Oxford’s and Cambridge’s role in the demise of USS
To be more precise: what follows is an account of the role of these two universities, and their constituent colleges, in the demise of the Universities Superannuation Scheme (USS) as a multi-employer scheme that promises a decent, defined benefit (DB) pension to its members. In the past, this promise has been generous and affordable, owing to the risk pooling across 68 well-established UK universities that the last-man-standing mutuality of the scheme makes possible. It is clear, however, that Oxford and Cambridge now want out of such a DB scheme. The clarity of this desire is revealed in the following figure:
It is striking that 73% of “Oxbridge” institutions — which must include constituent colleges as well as the universities — register opposition to the mutuality of USS’s last-man-standing arrangement, as compared with only 14% of all other USS universities (designated ‘Pre-92’).
They want out on grounds that last man standing exposes them to too much risk arising from “weaker” universities. In their submission to the September consultation, Oxford writes that “the level of risk being proposed is not appropriate for all institutions and allowing weaker institutions to rely on the strength of other employers in a manner which makes their pension benefits appear affordable must be addressed”. They conclude that a “DC-only structure…would help reduce the University’s concern regarding underwriting the risk of future benefit accrual for other institutions”.

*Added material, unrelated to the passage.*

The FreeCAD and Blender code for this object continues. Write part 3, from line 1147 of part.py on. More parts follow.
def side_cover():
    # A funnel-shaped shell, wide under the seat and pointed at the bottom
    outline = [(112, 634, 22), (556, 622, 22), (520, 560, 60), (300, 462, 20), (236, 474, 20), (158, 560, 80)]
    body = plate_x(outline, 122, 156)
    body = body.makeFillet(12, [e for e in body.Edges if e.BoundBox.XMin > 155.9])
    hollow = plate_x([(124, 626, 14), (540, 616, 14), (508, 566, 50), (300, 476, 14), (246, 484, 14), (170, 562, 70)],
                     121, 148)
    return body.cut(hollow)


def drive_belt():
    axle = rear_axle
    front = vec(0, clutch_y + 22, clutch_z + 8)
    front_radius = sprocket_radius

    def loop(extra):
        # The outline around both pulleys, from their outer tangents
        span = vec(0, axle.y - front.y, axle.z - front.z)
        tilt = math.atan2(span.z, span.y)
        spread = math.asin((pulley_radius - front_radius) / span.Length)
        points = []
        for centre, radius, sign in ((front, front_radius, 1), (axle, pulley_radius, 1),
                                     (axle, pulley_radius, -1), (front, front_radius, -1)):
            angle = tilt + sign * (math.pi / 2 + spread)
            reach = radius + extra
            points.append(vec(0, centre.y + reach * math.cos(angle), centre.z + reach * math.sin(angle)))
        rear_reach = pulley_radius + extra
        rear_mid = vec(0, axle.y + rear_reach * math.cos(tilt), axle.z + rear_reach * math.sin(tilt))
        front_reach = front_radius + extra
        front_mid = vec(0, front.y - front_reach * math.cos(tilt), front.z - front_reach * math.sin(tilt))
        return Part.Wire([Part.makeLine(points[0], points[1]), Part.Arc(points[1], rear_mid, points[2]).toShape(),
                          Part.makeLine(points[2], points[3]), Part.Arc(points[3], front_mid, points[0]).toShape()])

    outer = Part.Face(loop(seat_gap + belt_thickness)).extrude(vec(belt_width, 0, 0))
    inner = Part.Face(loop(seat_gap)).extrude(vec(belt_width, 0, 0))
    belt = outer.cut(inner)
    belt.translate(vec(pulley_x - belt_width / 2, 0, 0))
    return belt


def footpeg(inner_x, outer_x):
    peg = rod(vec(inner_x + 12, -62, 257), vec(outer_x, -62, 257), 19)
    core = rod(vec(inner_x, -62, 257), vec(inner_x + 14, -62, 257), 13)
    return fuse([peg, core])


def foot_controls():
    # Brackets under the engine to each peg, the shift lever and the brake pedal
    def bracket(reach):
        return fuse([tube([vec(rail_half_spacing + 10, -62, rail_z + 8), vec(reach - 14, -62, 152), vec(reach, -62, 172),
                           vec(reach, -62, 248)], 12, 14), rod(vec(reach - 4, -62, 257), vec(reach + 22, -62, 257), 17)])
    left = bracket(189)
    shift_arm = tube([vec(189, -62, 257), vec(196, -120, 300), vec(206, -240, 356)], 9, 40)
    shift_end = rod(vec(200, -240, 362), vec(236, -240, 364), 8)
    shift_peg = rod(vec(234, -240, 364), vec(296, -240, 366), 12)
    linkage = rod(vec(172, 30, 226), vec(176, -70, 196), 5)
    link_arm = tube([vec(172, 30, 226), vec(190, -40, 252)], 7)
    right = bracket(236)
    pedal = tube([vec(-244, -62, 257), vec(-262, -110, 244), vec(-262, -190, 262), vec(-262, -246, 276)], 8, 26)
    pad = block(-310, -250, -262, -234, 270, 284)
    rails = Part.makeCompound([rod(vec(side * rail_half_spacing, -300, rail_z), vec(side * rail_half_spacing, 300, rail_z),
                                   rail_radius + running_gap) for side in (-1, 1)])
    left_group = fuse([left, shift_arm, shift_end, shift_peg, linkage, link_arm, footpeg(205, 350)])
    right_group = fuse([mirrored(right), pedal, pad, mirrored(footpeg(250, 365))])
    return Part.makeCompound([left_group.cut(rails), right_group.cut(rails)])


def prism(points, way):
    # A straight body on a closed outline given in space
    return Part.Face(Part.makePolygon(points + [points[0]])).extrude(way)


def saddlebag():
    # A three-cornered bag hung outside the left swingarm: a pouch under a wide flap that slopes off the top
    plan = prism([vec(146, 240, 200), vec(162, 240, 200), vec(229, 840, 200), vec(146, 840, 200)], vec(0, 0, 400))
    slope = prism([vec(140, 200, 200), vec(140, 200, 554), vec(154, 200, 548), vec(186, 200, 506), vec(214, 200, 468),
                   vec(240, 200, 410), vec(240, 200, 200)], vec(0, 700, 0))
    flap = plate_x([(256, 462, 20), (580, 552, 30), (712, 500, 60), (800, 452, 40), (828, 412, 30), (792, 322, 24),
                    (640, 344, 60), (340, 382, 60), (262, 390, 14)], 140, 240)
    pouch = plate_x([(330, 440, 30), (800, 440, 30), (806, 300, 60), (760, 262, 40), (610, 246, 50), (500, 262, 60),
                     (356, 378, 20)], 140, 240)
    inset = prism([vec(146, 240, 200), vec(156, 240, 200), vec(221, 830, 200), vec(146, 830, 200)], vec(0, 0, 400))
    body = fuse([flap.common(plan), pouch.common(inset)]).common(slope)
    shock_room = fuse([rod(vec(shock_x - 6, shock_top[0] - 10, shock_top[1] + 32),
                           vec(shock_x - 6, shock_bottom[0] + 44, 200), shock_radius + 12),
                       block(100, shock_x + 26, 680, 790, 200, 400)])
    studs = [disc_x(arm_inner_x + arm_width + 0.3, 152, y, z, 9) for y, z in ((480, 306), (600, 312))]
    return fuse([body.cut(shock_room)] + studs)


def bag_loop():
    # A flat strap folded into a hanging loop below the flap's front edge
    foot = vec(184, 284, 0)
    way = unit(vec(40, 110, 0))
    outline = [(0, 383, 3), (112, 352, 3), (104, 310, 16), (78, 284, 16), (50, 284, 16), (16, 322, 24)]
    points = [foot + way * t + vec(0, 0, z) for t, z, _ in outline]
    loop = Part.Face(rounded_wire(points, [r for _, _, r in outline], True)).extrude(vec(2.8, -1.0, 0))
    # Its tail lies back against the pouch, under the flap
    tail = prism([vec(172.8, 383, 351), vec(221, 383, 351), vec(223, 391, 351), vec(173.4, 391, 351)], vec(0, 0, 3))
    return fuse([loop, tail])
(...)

In their submission to the September consultation, Cambridge objects that:
The University (and the other financially stronger institutions) continues to lend its balance sheet to the sector, which contains the cost of pension provision for all employers. In a competitive market for research and student places the University would be concerned if this appeared to be having an adverse effect on the University’s competitiveness (by allowing competitor universities access to investment financing or reducing their PPF costs in a way that would not be possible on a stand-alone basis).

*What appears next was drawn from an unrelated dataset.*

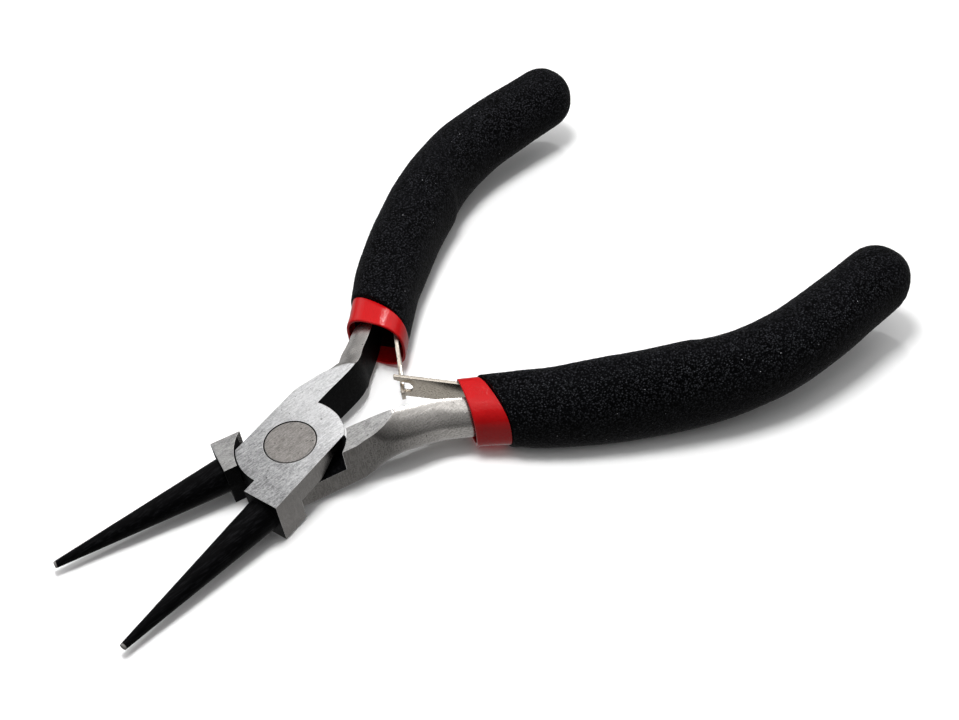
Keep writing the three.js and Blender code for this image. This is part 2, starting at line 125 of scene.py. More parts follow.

Although this may strike some as an uncollegial, dog-eat-dog attitude towards their academic peers, Cambridge assures us that this is in the service of the greater good of society: “the University wishes to protect the long term health of the University as a major asset to the UK economy”.
Regarding the mutuality of the scheme, Cambridge writes:
· The University has a strong preference for sectionalisation, if this can be arranged, of both past and future service benefits and associated assets, with individual employers responsible for funding individual deficit amounts and future service benefits.
· If sectionalisation is unacceptable, then the University would look for the covenant reliance [i.e., level of investment risk that employers carry] to be reduced much more quickly….
The following question arises: if Oxford and Cambridge so dislike the ‘we’re all in this together’ last-man-standing mutuality of the scheme, why don’t they just leave the USS?
The answer is that this would cost more than they are willing to pay, as it would trigger the need to buy out their liabilities on a ‘section 75’ basis. This is the cost of purchasing annuities from an insurance company that are on a par with the DB pensions they have promised their workers. This would be very expensive, since insurance companies fund annuities out of ‘liability-matching assets’ such as bonds, which have much lower expected returns than USS’s portfolio. USS has estimated that the purchase of such annuities would require the equivalent of about 60% of pay, as opposed to the current 26% contribution level for DB pensions.
Oxford and Cambridge have, however, devised another, less expensive (to them) way of leaving the DB scheme: namely, pushing for its closure across all 68 pre-92 universities, with the upshot that everyone leaves it. This explains why they have been making the case to university employers (UUK) that DB is so risky that future pension contributions should either be entirely or at least very largely diverted into individual DC pension pots. [Update: see this account of a leaked Cambridge email for confirmation of this hypothesis.] Oxford and Cambridge are the most prominent and apparently hawkish members of the 42% of employers who ‘broke’ the September valuation by calling for a lower level of risk than USS proposed. Against the contrary views of the other 58% of employers, USS obliged the wishes of this minority, thereby rendering DB unaffordable.[*]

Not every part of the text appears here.